Dataset excerpt>
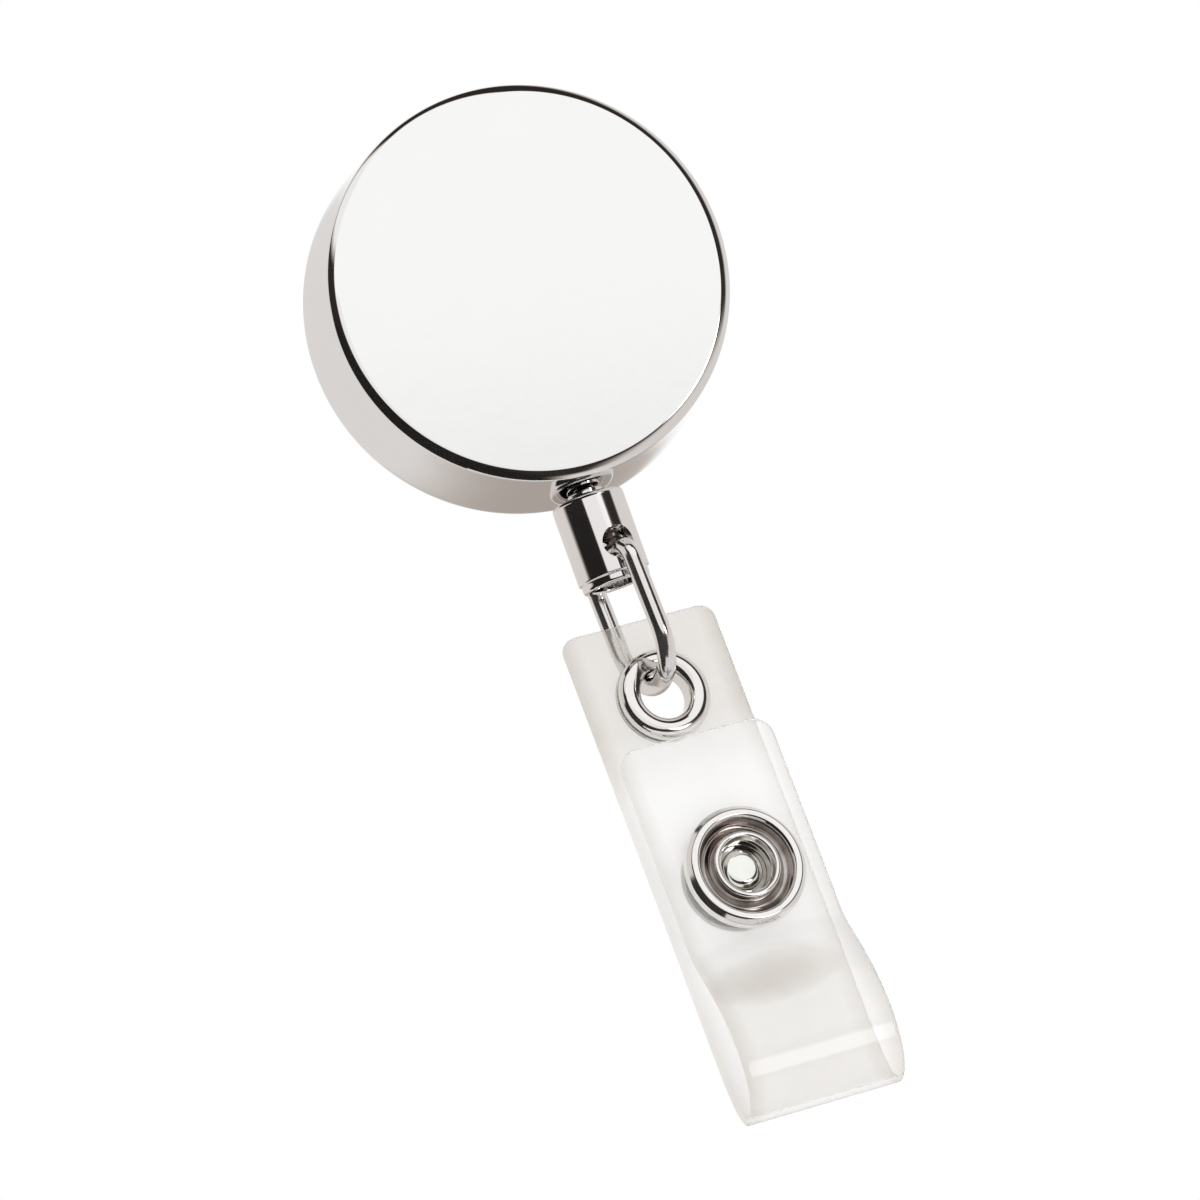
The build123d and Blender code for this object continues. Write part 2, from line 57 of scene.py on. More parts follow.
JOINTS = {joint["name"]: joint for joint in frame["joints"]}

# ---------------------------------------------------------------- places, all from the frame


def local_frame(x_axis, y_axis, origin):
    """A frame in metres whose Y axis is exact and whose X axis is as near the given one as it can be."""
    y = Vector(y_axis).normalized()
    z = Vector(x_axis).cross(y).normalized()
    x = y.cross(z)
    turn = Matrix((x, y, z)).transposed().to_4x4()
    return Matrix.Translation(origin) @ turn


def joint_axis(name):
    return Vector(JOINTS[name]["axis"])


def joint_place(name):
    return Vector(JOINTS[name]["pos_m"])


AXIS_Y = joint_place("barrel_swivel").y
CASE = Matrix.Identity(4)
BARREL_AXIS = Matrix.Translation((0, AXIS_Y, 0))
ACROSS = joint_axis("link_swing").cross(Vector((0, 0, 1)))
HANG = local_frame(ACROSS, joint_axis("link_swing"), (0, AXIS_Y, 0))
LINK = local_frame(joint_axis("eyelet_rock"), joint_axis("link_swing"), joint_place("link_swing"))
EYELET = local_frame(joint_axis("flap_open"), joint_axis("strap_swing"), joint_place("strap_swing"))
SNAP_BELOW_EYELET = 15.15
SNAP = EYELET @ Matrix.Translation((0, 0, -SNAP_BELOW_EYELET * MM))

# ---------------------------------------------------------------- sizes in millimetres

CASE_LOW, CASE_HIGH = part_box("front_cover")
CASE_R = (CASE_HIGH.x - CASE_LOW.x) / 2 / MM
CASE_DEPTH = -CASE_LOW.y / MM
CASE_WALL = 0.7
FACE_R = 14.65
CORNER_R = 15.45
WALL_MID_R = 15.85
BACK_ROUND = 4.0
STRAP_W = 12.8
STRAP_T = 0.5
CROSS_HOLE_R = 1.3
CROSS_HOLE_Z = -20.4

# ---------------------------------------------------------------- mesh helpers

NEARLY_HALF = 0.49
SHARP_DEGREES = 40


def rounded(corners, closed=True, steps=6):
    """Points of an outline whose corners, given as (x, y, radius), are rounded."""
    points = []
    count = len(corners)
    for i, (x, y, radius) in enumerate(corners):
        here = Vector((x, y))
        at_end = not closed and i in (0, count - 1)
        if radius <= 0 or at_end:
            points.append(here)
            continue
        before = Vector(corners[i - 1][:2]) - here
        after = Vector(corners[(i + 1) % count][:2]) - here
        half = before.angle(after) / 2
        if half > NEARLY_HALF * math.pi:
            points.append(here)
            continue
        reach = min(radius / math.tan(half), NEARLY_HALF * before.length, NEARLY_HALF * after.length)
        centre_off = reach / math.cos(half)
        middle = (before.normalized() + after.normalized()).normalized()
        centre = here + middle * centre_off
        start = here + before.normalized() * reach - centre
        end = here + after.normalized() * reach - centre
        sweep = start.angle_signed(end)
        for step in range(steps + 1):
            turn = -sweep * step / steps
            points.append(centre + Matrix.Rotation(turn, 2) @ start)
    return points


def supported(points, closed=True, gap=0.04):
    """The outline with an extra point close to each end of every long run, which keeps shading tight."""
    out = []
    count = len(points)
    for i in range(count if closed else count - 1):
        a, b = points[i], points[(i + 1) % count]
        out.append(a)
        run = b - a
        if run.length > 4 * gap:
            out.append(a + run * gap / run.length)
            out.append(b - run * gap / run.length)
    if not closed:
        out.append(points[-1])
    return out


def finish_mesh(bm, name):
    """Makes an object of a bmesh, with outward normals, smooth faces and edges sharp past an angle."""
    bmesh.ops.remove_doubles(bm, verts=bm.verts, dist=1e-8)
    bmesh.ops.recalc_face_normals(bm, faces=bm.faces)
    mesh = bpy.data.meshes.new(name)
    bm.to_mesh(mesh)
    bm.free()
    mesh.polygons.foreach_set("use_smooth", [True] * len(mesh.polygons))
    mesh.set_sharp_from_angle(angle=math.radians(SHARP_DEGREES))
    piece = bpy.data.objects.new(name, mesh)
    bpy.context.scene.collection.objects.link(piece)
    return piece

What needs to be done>
Give the data again, exactly as it stands.

Exercise solution>
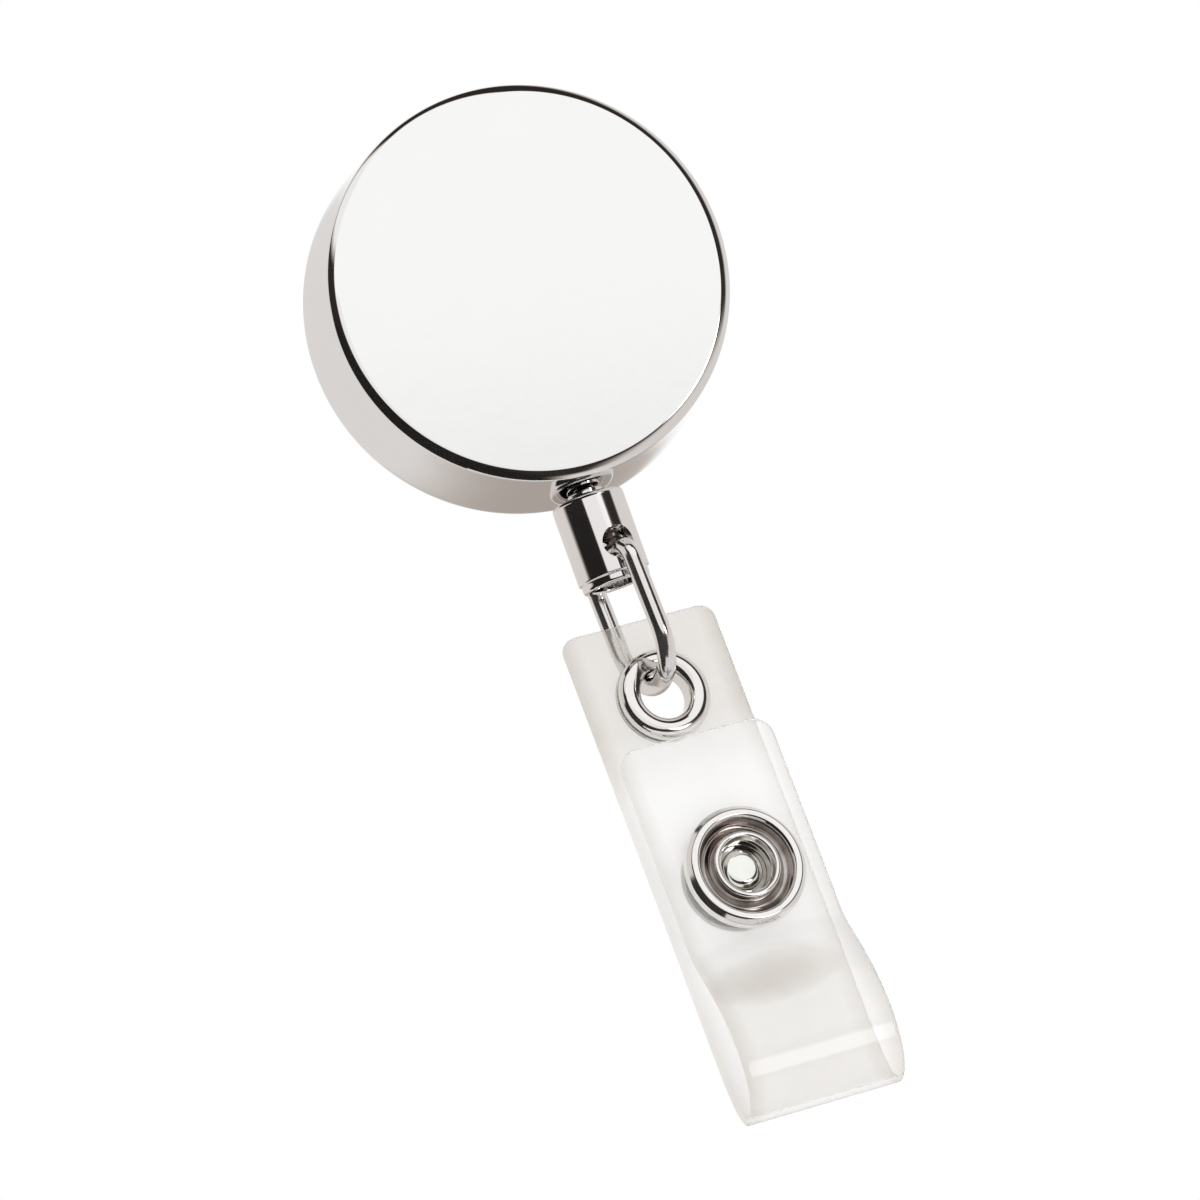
The build123d and Blender code for this object continues. Write part 2, from line 57 of scene.py on. More parts follow.
JOINTS = {joint["name"]: joint for joint in frame["joints"]}

# ---------------------------------------------------------------- places, all from the frame


def local_frame(x_axis, y_axis, origin):
    """A frame in metres whose Y axis is exact and whose X axis is as near the given one as it can be."""
    y = Vector(y_axis).normalized()
    z = Vector(x_axis).cross(y).normalized()
    x = y.cross(z)
    turn = Matrix((x, y, z)).transposed().to_4x4()
    return Matrix.Translation(origin) @ turn


def joint_axis(name):
    return Vector(JOINTS[name]["axis"])


def joint_place(name):
    return Vector(JOINTS[name]["pos_m"])


AXIS_Y = joint_place("barrel_swivel").y
CASE = Matrix.Identity(4)
BARREL_AXIS = Matrix.Translation((0, AXIS_Y, 0))
ACROSS = joint_axis("link_swing").cross(Vector((0, 0, 1)))
HANG = local_frame(ACROSS, joint_axis("link_swing"), (0, AXIS_Y, 0))
LINK = local_frame(joint_axis("eyelet_rock"), joint_axis("link_swing"), joint_place("link_swing"))
EYELET = local_frame(joint_axis("flap_open"), joint_axis("strap_swing"), joint_place("strap_swing"))
SNAP_BELOW_EYELET = 15.15
SNAP = EYELET @ Matrix.Translation((0, 0, -SNAP_BELOW_EYELET * MM))

# ---------------------------------------------------------------- sizes in millimetres

CASE_LOW, CASE_HIGH = part_box("front_cover")
CASE_R = (CASE_HIGH.x - CASE_LOW.x) / 2 / MM
CASE_DEPTH = -CASE_LOW.y / MM
CASE_WALL = 0.7
FACE_R = 14.65
CORNER_R = 15.45
WALL_MID_R = 15.85
BACK_ROUND = 4.0
STRAP_W = 12.8
STRAP_T = 0.5
CROSS_HOLE_R = 1.3
CROSS_HOLE_Z = -20.4

# ---------------------------------------------------------------- mesh helpers

NEARLY_HALF = 0.49
SHARP_DEGREES = 40


def rounded(corners, closed=True, steps=6):
    """Points of an outline whose corners, given as (x, y, radius), are rounded."""
    points = []
    count = len(corners)
    for i, (x, y, radius) in enumerate(corners):
        here = Vector((x, y))
        at_end = not closed and i in (0, count - 1)
        if radius <= 0 or at_end:
            points.append(here)
            continue
        before = Vector(corners[i - 1][:2]) - here
        after = Vector(corners[(i + 1) % count][:2]) - here
        half = before.angle(after) / 2
        if half > NEARLY_HALF * math.pi:
            points.append(here)
            continue
        reach = min(radius / math.tan(half), NEARLY_HALF * before.length, NEARLY_HALF * after.length)
        centre_off = reach / math.cos(half)
        middle = (before.normalized() + after.normalized()).normalized()
        centre = here + middle * centre_off
        start = here + before.normalized() * reach - centre
        end = here + after.normalized() * reach - centre
        sweep = start.angle_signed(end)
        for step in range(steps + 1):
            turn = -sweep * step / steps
            points.append(centre + Matrix.Rotation(turn, 2) @ start)
    return points


def supported(points, closed=True, gap=0.04):
    """The outline with an extra point close to each end of every long run, which keeps shading tight."""
    out = []
    count = len(points)
    for i in range(count if closed else count - 1):
        a, b = points[i], points[(i + 1) % count]
        out.append(a)
        run = b - a
        if run.length > 4 * gap:
            out.append(a + run * gap / run.length)
            out.append(b - run * gap / run.length)
    if not closed:
        out.append(points[-1])
    return out


def finish_mesh(bm, name):
    """Makes an object of a bmesh, with outward normals, smooth faces and edges sharp past an angle."""
    bmesh.ops.remove_doubles(bm, verts=bm.verts, dist=1e-8)
    bmesh.ops.recalc_face_normals(bm, faces=bm.faces)
    mesh = bpy.data.meshes.new(name)
    bm.to_mesh(mesh)
    bm.free()
    mesh.polygons.foreach_set("use_smooth", [True] * len(mesh.polygons))
    mesh.set_sharp_from_angle(angle=math.radians(SHARP_DEGREES))
    piece = bpy.data.objects.new(name, mesh)
    bpy.context.scene.collection.objects.link(piece)
    return piece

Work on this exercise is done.